◆ What this task involves ◆
Return only the lines running from the line that holds "Turn this picture" to the line that holds "the shank below.", including both.

◆ Excerpted data ◆
···

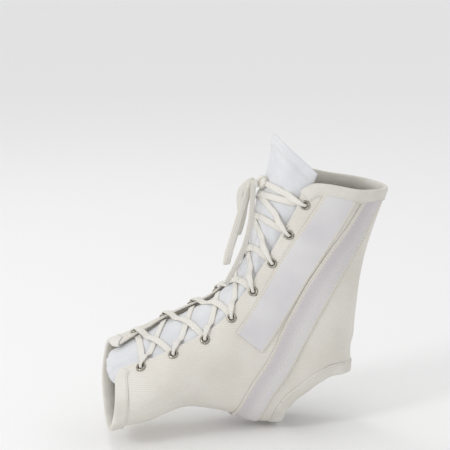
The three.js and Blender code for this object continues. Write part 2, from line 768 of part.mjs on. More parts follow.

···

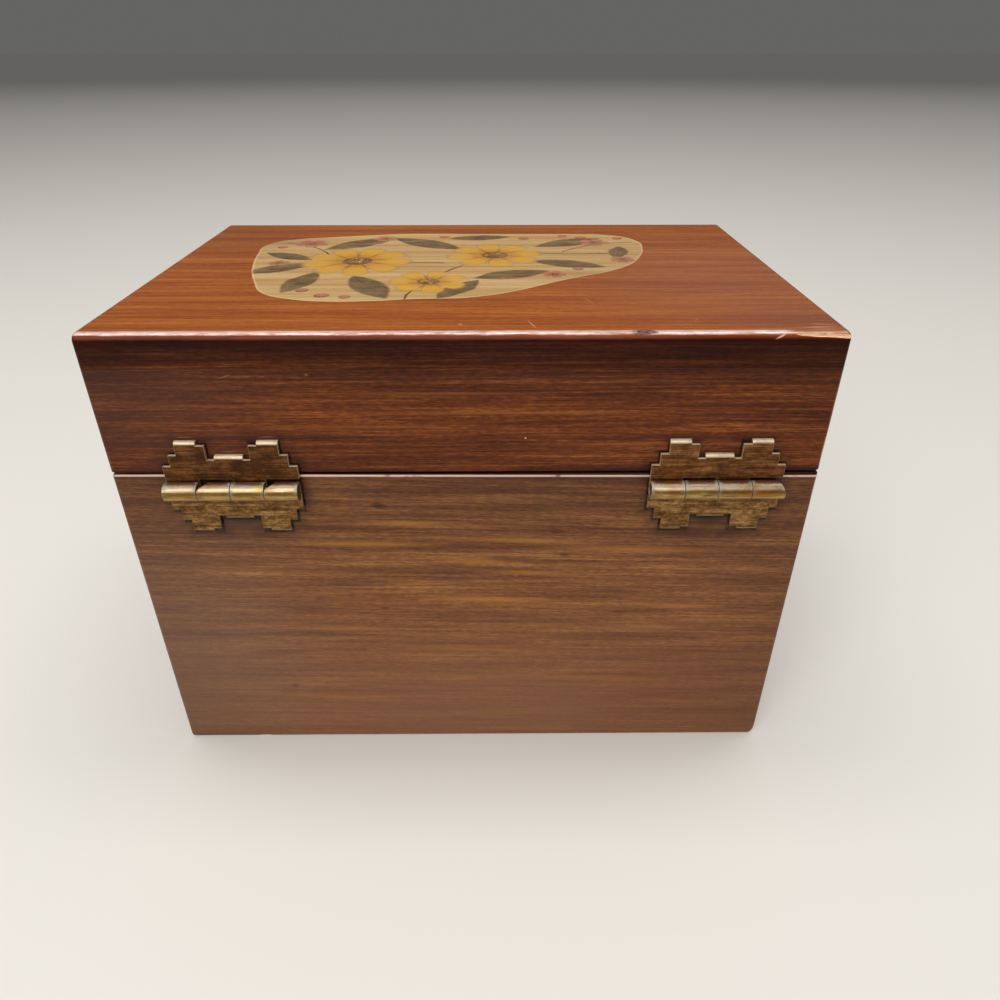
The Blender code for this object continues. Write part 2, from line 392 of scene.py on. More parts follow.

···

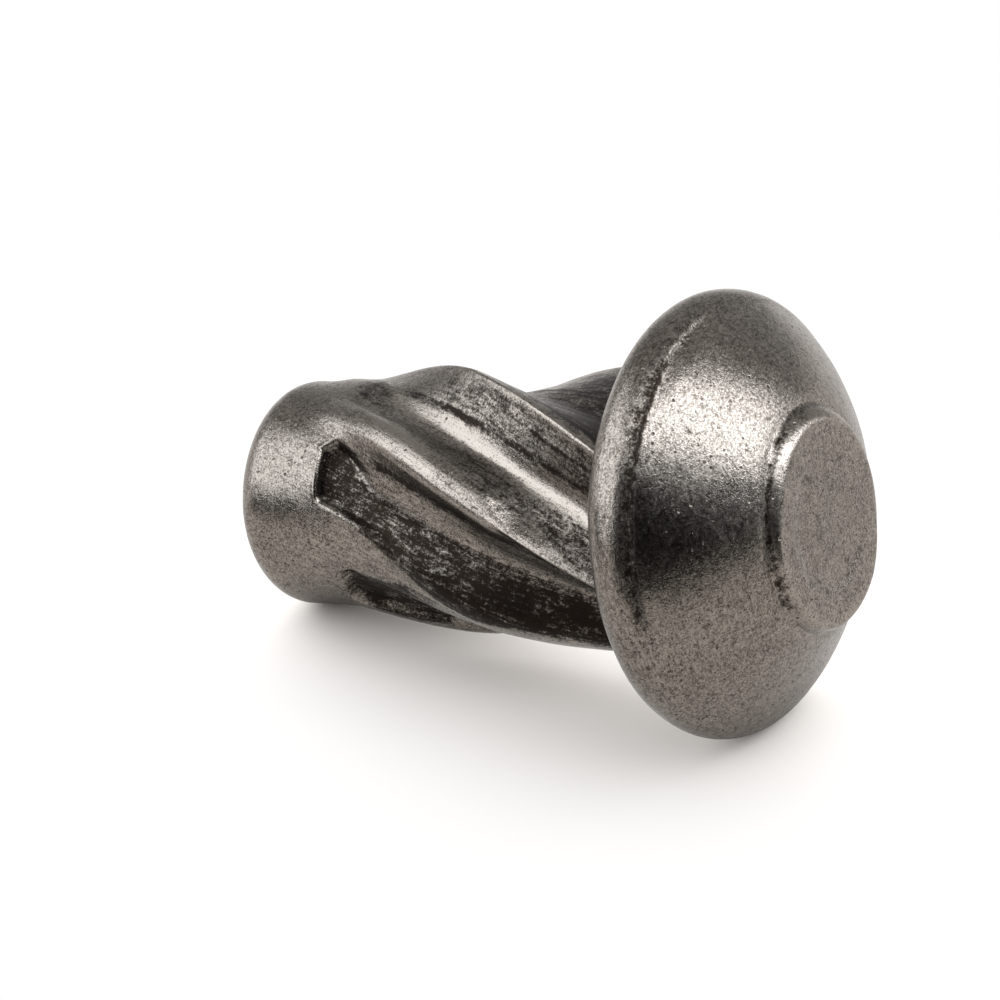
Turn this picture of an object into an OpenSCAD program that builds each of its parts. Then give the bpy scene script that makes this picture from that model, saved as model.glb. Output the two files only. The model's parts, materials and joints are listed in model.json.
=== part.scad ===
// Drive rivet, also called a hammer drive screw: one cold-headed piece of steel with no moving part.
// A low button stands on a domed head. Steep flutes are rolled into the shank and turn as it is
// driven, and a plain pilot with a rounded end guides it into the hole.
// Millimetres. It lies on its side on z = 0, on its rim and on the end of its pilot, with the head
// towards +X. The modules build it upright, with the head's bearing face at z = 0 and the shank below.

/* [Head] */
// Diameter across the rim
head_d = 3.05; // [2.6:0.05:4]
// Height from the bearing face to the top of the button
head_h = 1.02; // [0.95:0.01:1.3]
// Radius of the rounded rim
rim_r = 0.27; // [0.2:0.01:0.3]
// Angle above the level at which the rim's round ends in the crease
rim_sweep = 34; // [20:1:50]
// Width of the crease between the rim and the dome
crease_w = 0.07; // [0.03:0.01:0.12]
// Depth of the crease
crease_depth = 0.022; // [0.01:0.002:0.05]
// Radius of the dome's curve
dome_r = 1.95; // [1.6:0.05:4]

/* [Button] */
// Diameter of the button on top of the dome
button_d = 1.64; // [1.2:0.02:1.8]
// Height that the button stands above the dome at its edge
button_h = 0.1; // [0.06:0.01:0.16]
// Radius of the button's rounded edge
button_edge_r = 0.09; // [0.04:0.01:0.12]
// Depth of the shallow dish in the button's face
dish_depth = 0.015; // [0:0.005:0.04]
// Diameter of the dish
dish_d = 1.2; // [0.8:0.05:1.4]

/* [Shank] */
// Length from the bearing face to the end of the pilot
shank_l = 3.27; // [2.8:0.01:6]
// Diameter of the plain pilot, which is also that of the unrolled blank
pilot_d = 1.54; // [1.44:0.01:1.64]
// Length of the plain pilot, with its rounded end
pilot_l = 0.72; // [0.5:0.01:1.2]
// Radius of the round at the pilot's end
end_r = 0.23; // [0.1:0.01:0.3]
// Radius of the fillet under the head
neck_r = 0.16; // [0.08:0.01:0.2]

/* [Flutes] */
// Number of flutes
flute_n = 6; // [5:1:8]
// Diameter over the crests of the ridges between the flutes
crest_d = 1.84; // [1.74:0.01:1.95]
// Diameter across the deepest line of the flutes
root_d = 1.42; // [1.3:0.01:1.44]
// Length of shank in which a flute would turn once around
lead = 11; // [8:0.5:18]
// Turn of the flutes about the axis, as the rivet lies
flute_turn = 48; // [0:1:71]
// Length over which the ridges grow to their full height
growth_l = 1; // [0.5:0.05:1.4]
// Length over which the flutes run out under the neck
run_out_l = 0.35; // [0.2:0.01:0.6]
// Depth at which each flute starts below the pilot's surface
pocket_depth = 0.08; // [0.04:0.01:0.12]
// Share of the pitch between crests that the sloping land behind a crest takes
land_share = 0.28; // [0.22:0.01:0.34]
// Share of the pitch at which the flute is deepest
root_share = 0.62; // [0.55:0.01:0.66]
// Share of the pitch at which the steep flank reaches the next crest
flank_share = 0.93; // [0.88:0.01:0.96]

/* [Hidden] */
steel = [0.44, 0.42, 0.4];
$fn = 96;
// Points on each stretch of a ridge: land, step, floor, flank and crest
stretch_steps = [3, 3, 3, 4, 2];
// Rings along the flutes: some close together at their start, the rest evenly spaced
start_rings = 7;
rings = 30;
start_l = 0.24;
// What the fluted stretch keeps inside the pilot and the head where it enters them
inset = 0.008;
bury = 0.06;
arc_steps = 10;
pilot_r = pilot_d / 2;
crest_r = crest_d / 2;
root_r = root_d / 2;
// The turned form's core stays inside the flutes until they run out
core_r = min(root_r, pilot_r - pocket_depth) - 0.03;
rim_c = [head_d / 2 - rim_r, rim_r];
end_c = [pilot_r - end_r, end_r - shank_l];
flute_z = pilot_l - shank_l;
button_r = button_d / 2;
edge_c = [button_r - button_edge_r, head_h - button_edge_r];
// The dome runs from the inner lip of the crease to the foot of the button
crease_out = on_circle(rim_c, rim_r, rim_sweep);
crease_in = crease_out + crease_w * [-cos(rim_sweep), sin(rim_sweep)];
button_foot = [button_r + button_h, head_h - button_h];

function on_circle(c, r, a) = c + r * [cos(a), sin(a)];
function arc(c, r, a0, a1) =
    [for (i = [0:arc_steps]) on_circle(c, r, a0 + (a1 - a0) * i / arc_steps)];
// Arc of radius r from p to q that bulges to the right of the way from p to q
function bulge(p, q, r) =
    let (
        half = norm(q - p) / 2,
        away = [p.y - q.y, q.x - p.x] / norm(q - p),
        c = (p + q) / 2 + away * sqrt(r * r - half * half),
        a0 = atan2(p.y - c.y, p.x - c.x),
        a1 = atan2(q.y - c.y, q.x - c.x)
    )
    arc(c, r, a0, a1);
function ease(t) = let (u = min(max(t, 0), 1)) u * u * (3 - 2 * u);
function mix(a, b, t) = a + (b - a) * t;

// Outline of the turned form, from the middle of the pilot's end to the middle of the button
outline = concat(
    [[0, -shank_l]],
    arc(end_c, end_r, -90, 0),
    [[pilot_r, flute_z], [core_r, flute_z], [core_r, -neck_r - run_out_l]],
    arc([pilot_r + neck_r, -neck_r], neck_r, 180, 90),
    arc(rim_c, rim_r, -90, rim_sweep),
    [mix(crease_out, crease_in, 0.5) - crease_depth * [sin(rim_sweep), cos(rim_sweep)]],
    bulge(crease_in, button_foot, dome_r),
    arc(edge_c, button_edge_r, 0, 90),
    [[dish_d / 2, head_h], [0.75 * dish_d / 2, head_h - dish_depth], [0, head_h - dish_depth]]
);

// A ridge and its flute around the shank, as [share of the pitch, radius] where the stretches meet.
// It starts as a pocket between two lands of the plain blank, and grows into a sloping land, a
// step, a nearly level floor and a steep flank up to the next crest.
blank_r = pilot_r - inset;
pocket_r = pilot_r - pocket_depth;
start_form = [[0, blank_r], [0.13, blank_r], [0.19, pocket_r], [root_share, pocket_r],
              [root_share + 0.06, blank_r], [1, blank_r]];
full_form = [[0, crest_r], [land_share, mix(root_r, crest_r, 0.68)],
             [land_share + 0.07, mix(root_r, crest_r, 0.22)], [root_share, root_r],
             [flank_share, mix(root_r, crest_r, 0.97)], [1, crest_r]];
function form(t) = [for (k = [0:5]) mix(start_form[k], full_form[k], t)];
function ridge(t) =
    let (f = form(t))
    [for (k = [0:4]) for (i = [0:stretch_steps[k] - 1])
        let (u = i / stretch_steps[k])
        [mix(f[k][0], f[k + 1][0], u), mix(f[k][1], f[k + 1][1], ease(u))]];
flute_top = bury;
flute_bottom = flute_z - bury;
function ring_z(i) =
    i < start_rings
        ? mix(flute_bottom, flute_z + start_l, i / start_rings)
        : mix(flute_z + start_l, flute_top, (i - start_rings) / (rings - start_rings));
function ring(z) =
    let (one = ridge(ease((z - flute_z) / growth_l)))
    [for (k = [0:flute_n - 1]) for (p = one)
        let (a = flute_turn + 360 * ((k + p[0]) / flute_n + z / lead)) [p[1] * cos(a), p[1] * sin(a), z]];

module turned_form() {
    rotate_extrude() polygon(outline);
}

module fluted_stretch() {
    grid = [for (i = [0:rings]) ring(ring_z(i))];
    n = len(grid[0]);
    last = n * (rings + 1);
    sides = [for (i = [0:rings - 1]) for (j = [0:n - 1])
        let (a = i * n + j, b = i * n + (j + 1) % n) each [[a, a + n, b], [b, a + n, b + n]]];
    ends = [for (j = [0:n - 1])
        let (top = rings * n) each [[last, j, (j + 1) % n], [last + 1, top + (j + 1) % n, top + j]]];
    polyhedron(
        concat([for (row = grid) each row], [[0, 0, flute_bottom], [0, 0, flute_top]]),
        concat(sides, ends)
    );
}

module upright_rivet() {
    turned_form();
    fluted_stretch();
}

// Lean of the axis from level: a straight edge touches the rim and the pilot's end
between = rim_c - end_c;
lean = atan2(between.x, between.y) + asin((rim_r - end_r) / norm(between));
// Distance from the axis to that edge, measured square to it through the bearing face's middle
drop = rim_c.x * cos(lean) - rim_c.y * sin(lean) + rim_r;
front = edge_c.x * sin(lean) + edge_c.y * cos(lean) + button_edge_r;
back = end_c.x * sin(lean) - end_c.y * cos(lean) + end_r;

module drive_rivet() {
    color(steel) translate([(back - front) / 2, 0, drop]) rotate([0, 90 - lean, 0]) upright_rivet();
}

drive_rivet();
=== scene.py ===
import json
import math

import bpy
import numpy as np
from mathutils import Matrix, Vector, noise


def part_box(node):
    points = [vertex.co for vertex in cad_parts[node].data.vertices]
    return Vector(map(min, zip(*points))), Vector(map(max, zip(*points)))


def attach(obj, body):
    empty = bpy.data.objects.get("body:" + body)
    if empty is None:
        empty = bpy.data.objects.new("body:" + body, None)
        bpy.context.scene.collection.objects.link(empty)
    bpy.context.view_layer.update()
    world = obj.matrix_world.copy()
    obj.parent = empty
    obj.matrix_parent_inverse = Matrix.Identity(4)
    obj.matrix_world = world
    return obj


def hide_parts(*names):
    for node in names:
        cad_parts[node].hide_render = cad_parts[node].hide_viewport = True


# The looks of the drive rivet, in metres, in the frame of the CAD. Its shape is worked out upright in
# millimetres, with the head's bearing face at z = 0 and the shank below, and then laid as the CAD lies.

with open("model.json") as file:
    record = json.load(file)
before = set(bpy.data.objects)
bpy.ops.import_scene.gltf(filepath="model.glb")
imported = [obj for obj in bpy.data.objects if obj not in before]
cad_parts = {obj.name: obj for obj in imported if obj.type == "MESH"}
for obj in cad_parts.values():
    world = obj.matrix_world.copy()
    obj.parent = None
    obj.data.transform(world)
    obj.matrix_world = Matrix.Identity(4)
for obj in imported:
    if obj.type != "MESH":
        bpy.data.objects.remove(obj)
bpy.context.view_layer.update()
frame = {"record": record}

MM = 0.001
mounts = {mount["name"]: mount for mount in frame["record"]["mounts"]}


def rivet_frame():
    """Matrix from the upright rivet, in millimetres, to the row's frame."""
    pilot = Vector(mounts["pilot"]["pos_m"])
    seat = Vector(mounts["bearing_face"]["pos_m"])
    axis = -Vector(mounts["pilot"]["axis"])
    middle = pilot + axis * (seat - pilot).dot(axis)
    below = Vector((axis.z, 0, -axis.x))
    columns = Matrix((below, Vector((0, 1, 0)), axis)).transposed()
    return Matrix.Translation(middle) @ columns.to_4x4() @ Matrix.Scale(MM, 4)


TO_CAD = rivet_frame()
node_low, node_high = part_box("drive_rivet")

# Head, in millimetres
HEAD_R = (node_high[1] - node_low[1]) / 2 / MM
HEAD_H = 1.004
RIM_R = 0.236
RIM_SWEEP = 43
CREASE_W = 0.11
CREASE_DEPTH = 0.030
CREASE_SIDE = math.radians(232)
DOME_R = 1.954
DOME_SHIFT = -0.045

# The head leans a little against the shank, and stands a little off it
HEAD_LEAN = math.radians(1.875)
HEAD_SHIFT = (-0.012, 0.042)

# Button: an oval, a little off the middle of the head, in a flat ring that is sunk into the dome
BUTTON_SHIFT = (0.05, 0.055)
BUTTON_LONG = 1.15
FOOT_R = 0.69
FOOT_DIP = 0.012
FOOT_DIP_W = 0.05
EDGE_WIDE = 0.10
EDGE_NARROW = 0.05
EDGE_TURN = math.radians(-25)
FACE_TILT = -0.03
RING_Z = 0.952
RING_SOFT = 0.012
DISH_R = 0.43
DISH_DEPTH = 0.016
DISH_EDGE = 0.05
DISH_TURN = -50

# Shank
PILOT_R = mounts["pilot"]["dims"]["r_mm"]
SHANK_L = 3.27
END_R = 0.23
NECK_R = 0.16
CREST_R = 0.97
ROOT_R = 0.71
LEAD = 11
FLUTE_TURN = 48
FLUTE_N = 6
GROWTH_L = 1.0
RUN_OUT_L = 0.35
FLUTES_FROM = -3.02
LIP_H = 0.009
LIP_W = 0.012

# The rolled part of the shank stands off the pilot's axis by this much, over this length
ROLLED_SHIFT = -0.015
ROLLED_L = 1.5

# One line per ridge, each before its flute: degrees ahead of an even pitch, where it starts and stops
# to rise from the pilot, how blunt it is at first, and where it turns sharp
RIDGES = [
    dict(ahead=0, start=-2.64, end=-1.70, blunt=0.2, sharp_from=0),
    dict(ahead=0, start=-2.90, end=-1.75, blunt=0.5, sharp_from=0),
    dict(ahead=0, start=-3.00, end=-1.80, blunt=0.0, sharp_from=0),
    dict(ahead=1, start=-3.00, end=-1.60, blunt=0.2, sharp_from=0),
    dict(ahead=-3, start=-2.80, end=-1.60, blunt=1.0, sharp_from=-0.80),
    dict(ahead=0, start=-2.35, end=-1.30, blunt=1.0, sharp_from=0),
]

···

◆ Exercise result ◆
Turn this picture of an object into an OpenSCAD program that builds each of its parts. Then give the bpy scene script that makes this picture from that model, saved as model.glb. Output the two files only. The model's parts, materials and joints are listed in model.json.
=== part.scad ===
// Drive rivet, also called a hammer drive screw: one cold-headed piece of steel with no moving part.
// A low button stands on a domed head. Steep flutes are rolled into the shank and turn as it is
// driven, and a plain pilot with a rounded end guides it into the hole.
// Millimetres. It lies on its side on z = 0, on its rim and on the end of its pilot, with the head
// towards +X. The modules build it upright, with the head's bearing face at z = 0 and the shank below.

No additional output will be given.